Malai Chingri: prawn curry in coconut milk, Bengali-style.
Thokpa: Ladakhi/Tibetan noodle soup with meatballs. If you have this in Leh, the meat is faintly scented with the artemisia that the baral (sheep) graze on in the high-altitude desert.
Yakhni: a light Kashmiri summer dish of quenelles (mincemeat fingers) in thin yoghurt gravy.
Safed Maas: the rich Rajasthani mutton dish favoured by the Erstwhiles (former princes), its counterpart is the fiery Lal Maas.
Kakori Kababs: these delicate, soft kababs were invented in the 19th century by the cooks of Kakori near Lucknow for the convenience of toothless old nawabs.
Tabakmaaz: rib-chops Kashmiri-style, fried crisp.

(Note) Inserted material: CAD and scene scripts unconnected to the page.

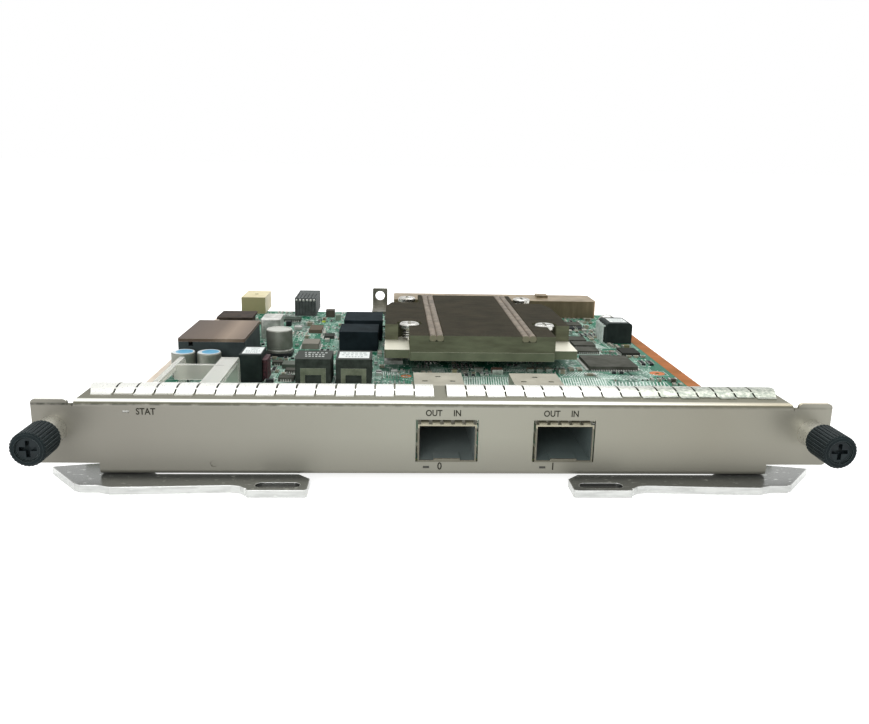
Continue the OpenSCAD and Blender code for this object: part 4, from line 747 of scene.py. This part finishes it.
# Panel print: plain words and port numbers, as thin ink on the face
panelPrint = dict(thickness=0.03, bold=0.045, narrow=0.87, emShare=1.35, stat=("STAT", -71.8, 15.45, 1.72),
                  out=("OUT", -1.76, 15.5, 1.65), into=("IN", 4.05, 15.5, 1.65), numbers=(-0.09, 28.57),
                  numberZ=1.45, numberSize=2.0, pitch=29.4)


def inkWord(name, word, x, z, size):
    curve = bpy.data.curves.new(name, "FONT")
    curve.body = word
    curve.size = size * panelPrint["emShare"] * mm
    curve.align_x = "CENTER"
    curve.extrude = panelPrint["thickness"] / 2 * mm
    curve.offset = panelPrint["bold"] * mm
    curve.resolution_u = 3
    source = addObject(name, curve)
    mesh = bpy.data.meshes.new_from_object(source.evaluated_get(bpy.context.evaluated_depsgraph_get()))
    bpy.data.objects.remove(source)
    upright = Matrix.Rotation(math.radians(90), 4, "X")
    narrow = Matrix.Diagonal((panelPrint["narrow"], 1, 1, 1))
    mesh.transform(Matrix.Translation(onPanel(x, -panelPrint["thickness"] / 2, z)) @ upright @ narrow)
    mesh.materials.clear()
    mesh.materials.append(materials["panelInk"])
    piece = addObject(name, mesh)
    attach(piece, "root")


inkWord("printStat", *panelPrint["stat"])
for port in (0, 1):
    for key in ("out", "into"):
        word, x, z, size = panelPrint[key]
        inkWord("print" + key.title() + str(port), word, x + port * panelPrint["pitch"], z, size)
    inkWord("printNumber" + str(port), str(port), panelPrint["numbers"][port], panelPrint["numberZ"],
            panelPrint["numberSize"])
print("panel print done")


# Board print and copper
rng = np.random.default_rng(11)
boardFront = boardBox[0][1]
boardRear = boardBox[1][1]
boardSide = boardBox[1][0]
underside = boardBox[0][2]
edgeStrip = dict(width=4.7, start=15.5, end=6.0, thickness=0.035)
maskSide = boardSide - edgeStrip["width"]  # where the solder mask ends beside the bare strips


def layEdgeStrip(name, side):
    front = boardFront + edgeStrip["start"]
    length = boardRear - edgeStrip["end"] - front
    foot = (side * (boardSide - edgeStrip["width"] / 2), front + length / 2, deck)
    size = (edgeStrip["width"], length, edgeStrip["thickness"])
    manyBlocks(name, [foot], size, materials[name + "Plating"], "pipe_copper")


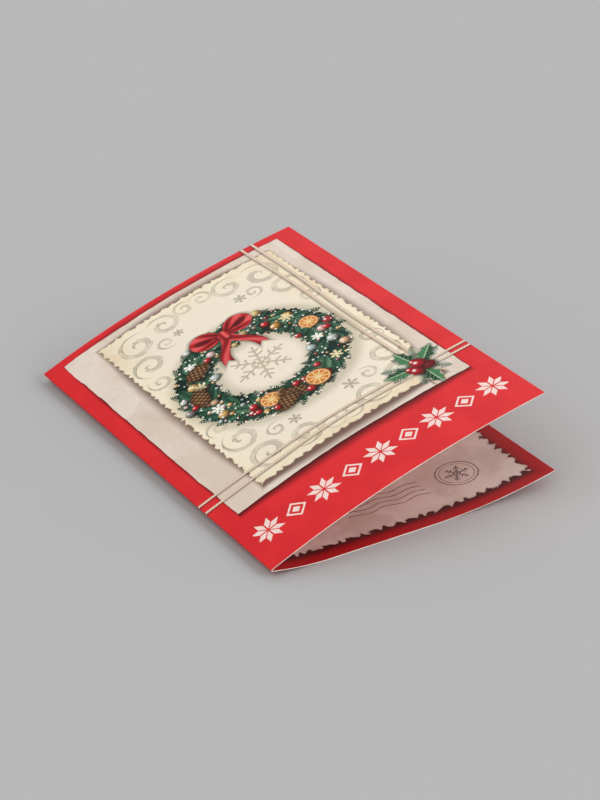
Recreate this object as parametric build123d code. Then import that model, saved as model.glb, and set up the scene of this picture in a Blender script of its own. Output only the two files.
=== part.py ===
"""A single-fold greeting card of portrait format, lying on its back page with the cover sprung part open.

The card is one sheet of board, scored and folded once. Its section is the same from foot to head: the back
page curls up a little at both ends and rests on the flat strip between them, the fold is a tight bend, and
the cover rises from the fold and bows over towards the opening edge.

Frame: +X from the fold to the opening edge, +Y from the foot of the card to its head, +Z up.
The origin is at the centre of the footprint, on the surface that the card rests on. Millimetres and degrees.
"""

import os
from math import radians

from build123d import *

# The sheet
page_width = 120.0  # from the fold to the opening edge, measured along the board
page_height = 180.0  # along the fold
board_thickness = 0.3  # coated art board of about 300 g/m2
fold_inner_radius = 0.2  # the inside of the scored fold

# How the back page lies, from its opening edge to the fold
back_edge_angle = 13.0  # how steeply it leaves the surface at the opening edge
back_rest_length = 42.0  # the flat strip that it rests on
back_curl_length = 24.0  # from that strip to the fold
back_fold_angle = 12.1  # how steeply it climbs to the fold

# How the cover stands, from the fold to its opening edge
cover_fold_angle = 24.7  # how steeply it leaves the fold
cover_near_length = 60.0  # the half beside the fold, which bows a little more
cover_near_bow_angle = 7.6  # how far that half bows over
cover_far_bow_angle = 5.7  # how far the half beside the opening edge bows over

# What follows from those sizes
fold_radius = fold_inner_radius + board_thickness / 2
fold_turn = 180 - back_fold_angle - cover_fold_angle
fold_length = fold_radius * radians(fold_turn)
page_run = page_width - fold_length / 2
back_lift_length = page_run - back_rest_length - back_curl_length
cover_far_length = page_run - cover_near_length

# The middle of the board's section, from the back page's opening edge to the cover's, as runs of
# (length, turn to the right). Each run is tangent to the one before it.
board_runs = [
    (back_lift_length, back_edge_angle),
    (back_rest_length, 0),
    (back_curl_length, back_fold_angle),
    (fold_length, fold_turn),
    (cover_near_length, cover_near_bow_angle),
    (cover_far_length, cover_far_bow_angle),
]
start_heading = 180 + back_edge_angle  # towards the fold, and down to the surface


def board_face(side):
    """One face of the board in section, `side` to the left of its middle, as tangent arcs and lines."""
    heading = Vector(1, 0).rotate(Axis.Z, start_heading)
    point = heading.rotate(Axis.Z, 90) * side
    edges = []
    for length, turn in board_runs:
        if turn:
            radius = length / radians(turn) + side
            edge = JernArc(point, heading, radius, -turn)
        else:
            edge = Line(point, point + heading * length)
        edges.append(edge)
        point = edge @ 1
        heading = edge % 1
    return edges


def card_section():
    """The closed outline of the folded board, resting on the X axis and centred on the Y axis."""
    outer = board_face(board_thickness / 2)
    inner = board_face(-board_thickness / 2)
    back_cut = Line(outer[0] @ 0, inner[0] @ 0)
    cover_cut = Line(outer[-1] @ 1, inner[-1] @ 1)
    section = make_face([*outer, cover_cut, *inner, back_cut])
    box = section.bounding_box()
    return Pos(-box.center().X, -box.min.Y) * section


def folded_sheet():
    """The whole card, with its section carried from the head to the foot."""
    head = Plane.XZ.offset(-page_height / 2)
    return extrude(head * card_section(), page_height)


os.makedirs("parts", exist_ok=True)
export_step(folded_sheet(), "parts/folded_sheet.step")
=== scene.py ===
"""A folded greeting card, lying on its back page with the cover sprung part open.

The card is one sheet of printed board. Its shape is one mesh, worked out from the same bends as the board's
section. Its print is drawn by shader nodes over the flat sheet, in millimetres: x runs from the fold, over
the cover where it is positive and the back page where it is negative, and y runs from the foot to the head.
"""

import bpy
import numpy as np
from mathutils import Matrix, Vector


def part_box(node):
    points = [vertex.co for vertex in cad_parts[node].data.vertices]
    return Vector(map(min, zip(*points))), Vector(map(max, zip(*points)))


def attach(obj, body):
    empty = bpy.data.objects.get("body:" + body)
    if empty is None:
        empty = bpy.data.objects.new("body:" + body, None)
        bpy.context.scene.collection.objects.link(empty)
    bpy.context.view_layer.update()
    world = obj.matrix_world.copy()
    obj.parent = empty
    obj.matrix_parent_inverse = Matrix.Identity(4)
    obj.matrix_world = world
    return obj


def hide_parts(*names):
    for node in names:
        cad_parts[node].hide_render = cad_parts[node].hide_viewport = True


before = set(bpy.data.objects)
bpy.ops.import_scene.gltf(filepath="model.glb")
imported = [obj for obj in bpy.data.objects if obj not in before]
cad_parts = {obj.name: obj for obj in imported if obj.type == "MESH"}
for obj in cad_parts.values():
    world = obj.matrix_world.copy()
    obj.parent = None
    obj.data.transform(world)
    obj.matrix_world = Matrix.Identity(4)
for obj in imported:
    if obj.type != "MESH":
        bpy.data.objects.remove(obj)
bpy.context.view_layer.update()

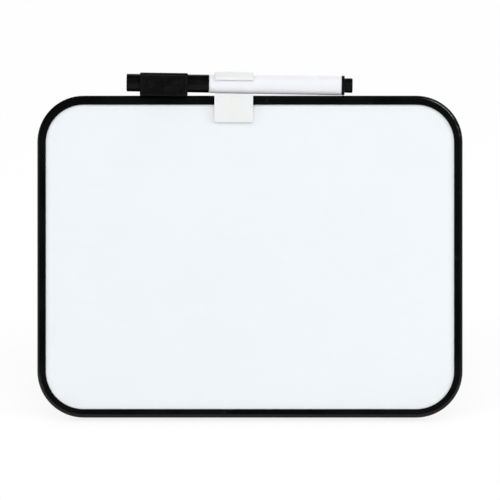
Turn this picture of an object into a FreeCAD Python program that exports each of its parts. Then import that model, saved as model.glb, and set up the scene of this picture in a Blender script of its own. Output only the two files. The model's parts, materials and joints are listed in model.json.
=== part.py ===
import FreeCAD, Part
import math
import os
import re

import Sketcher

# A small magnetic whiteboard that leans back on a fold-out leg and carries a
# dry-wipe marker in a clip on its top edge. Lengths are millimetres, angles degrees.
#
# Frames. The board's frame has its origin at the centre of the rim's front face, with
# +X to the right, +Y into the board and +Z up the board. The leg and its hinge are
# drawn about the pin, the clip and the marker about the marker's axis at the middle of
# the clip. The whole then leans back and stands on the desk, with the origin under the
# middle of its box.

SIZES = {
    # Board: rim, steel sheet, core and back, from front to back
    "board_wide": 280.0,
    "board_tall": 212.0,
    "board_corner": 30.6,
    "rim_face": 5.7,
    "rim_face_top": 6.1,
    "rim_wall": 2.2,
    "rim_deep": 9.0,
    "lip_thick": 1.0,
    "front_round": 2.2,
    "lip_round": 0.5,
    "back_round": 0.8,
    "sheet_thick": 0.5,
    "core_thick": 4.3,
    "panel_thick": 2.0,
    "stack_gap": 0.2,
    "panel_round": 0.6,
    "nub_long": 9.0,
    "nub_reach": 1.0,
    "nub_thick": 0.9,
    "nub_gap": 0.05,
    "nub_spread_x": 84.0,
    "nub_spread_z": 52.0,
    "lean": 18.0,
    # Rubber feet behind the rim's lower edge
    "foot_wide": 18.0,
    "foot_tall": 12.0,
    "foot_thick": 4.0,
    "foot_toe": 1.0,
    "foot_slope": 3.0,
    "foot_inset": 45.0,
    "foot_round": 0.8,
    # Hinge bracket, pin and screws
    "hinge_up": 150.0,
    "base_wide": 62.0,
    "base_tall": 28.0,
    "base_thick": 1.6,
    "base_corner": 4.0,
    "stop_reach": 3.4,
    "lug_thick": 3.2,
    "lug_round": 4.8,
    "lug_root": 7.2,
    "lug_gap": 0.3,
    "pin_round": 1.5,
    "pin_fit": 0.05,
    "pin_grip": 0.03,
    "pin_head_round": 2.7,
    "pin_head_thick": 1.3,
    "pin_tail": 1.8,
    "groove_deep": 0.35,
    "ring_round": 2.9,
    "ring_thick": 0.6,
    "ring_gap": 0.04,
    "ring_mouth": 1.8,
    "screw_apart_x": 50.0,
    "screw_apart_z": 17.0,
    "screw_round": 1.2,
    "screw_long": 4.6,
    "screw_point": 1.2,
    "screw_fit": 0.25,
    "screw_grip": 0.02,
    "head_round": 2.5,
    "head_thick": 1.3,
    "head_dome": 0.5,
    "recess_long": 2.7,
    "recess_wide": 0.6,
    "recess_deep": 0.8,
    # Leg and its shoe
    "leg_spread": 13.0,
    "barrel_long": 32.0,
    "barrel_round": 3.1,
    "heel_up": 8.0,
    "leg_neck": 8.0,
    "leg_wide": 58.0,
    "leg_thick": 4.0,
    "leg_skin": 1.5,
    "leg_edge": 2.4,
    "leg_round": 0.8,
    "rib_thick": 1.6,
    "shoe_tall": 13.0,
    "shoe_wall": 1.2,
    "shoe_sole": 3.0,
    "shoe_fit": 0.05,
    "shoe_round": 0.8,
    # Clip: a C round the marker on a saddle that straddles the rim
    "clip_wide": 25.4,
    "clip_across": -10.5,
    "clip_lean": 0.77,
    "axis_rise": 7.72,
    "bore_round": 6.5,
    "c_wall": 1.5,
    "mouth_top": 2.2,
    "saddle_gap": 0.3,
    "plate_down": 18.75,
    "plate_thick": 1.6,
    "plate_gap": 0.3,
    "plate_round": 0.6,
    "back_leg_down": 12.0,
    "back_leg_thick": 1.8,
    "c_round": 0.4,
    # Marker: barrel, plug and what the cap hides
    "cap_from_clip": 16.3,
    "tube_long": 87.25,
    "tube_front_round": 6.2,
    "tube_back_round": 6.42,
    "tube_wall": 0.9,
    "tube_edge": 0.45,
    "flange_round": 6.5,
    "flange_thick": 1.9,
    "flange_bevel": 0.25,
    "knob_round": 4.75,
    "knob_flare": 0.15,
    "knob_long": 5.25,
    "knob_rim": 1.25,
    "knob_edge": 0.8,
    "flute_round": 0.4,
    "flute_deep": 0.2,
    "spigot_long": 7.0,
    "push_gap": 0.05,
    "holder_plug": 12.0,
    "neck_long": 15.0,
    "cone_long": 10.0,
    "cone_front_round": 3.2,
    "neck_edge": 0.4,
    "nib_round": 2.2,
    "nib_out": 8.0,
    "nib_tip_round": 0.8,
    "nib_tip_long": 2.4,
    "fibre_round": 4.95,
    "fibre_gap": 1.0,
    # Cap with its eraser
    "cap_long": 54.45,
    "cap_end_round": 5.86,
    "cap_mouth_round": 5.98,
    "cap_wall": 1.1,
    "cap_end_thick": 1.3,
    "cap_edge": 0.7,
    "mouth_edge": 0.25,
    "cap_fit": 0.06,
    "cap_gap": 0.15,
    "seal_from_neck": 2.0,
    "seal_long": 5.0,
    "seal_gap": 0.1,
    "eraser_from_end": 8.9,
    "eraser_long": 31.45,
    "eraser_tall": 15.1,
    "eraser_lift": 0.14,
    "eraser_roll": 10.5,
    "tray_back": 5.5,
    "tray_thick": 2.8,
    "tray_wall": 0.8,
    "tray_floor": 1.2,
    "tray_round": 0.6,
    "tray_edge": 0.3,
    "felt_proud": 3.1,
    "felt_gap": 0.1,
    "felt_edge": 0.5,
    "hoop_wall": 0.7,
    "hoop_gap": 0.04,
    "hoop_long": 9.0,
    "hoop_inset": 3.0,
    # How far a cutter runs past what it cuts
    "overrun": 1.0,
}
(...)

Irani Berry Pulao: best eaten at Britannia restaurant in Ballard Estate, Bombay Fort. A mound of spiced rice hides a cache of mutton/chicken curry. The deliciously sour dried berries dotting the rice are called zereshk in Iran and imported specially for this jewel of a pulao.
Chicken Sixtyfour: not an impossibly athletic position from some old Indian love manual, but a Chettinad-style dish that was apparently Number 64 on the menu of Buhary's, the only decent non-veg restaurant for decades in Chennai.
Karwar Crab: stuffed masala crabs like you only dream of eating, from this pretty coastal town in North Karnataka.
Alu-Ghosht: this is a Sunday lunch special in many urban Indian homes: regular mutton curry embellished with huge chunks of fried potato. The alu absorbs the flavour of meat and masala and is eaten ceremonially by itself, not mashed carelessly with rice or roti.
Hyderabadi Biryani: there's biryani and then there's Hyderabadi Biryani. Don't ask questions, taste to know the difference.
Butter Chicken: okay, so we tried really hard to avoid this obvious one, but a national favourite deserves respect.
Kathi Roll: we're not particular if it's from Nizam's or wherever. Nothing restores morale and flagging spirits like a double-chicken-double-egg.
Kheema/Tandoori Pizza: who cares if pizza was originally American? Indian-style pizza is established since decades as urban comfort food. Or else, eat a Jain Pizza (all veg, no onion, no garlic) if you're a strict vegetarian.
Bun-anda: don't be ridiculous, you know what it is.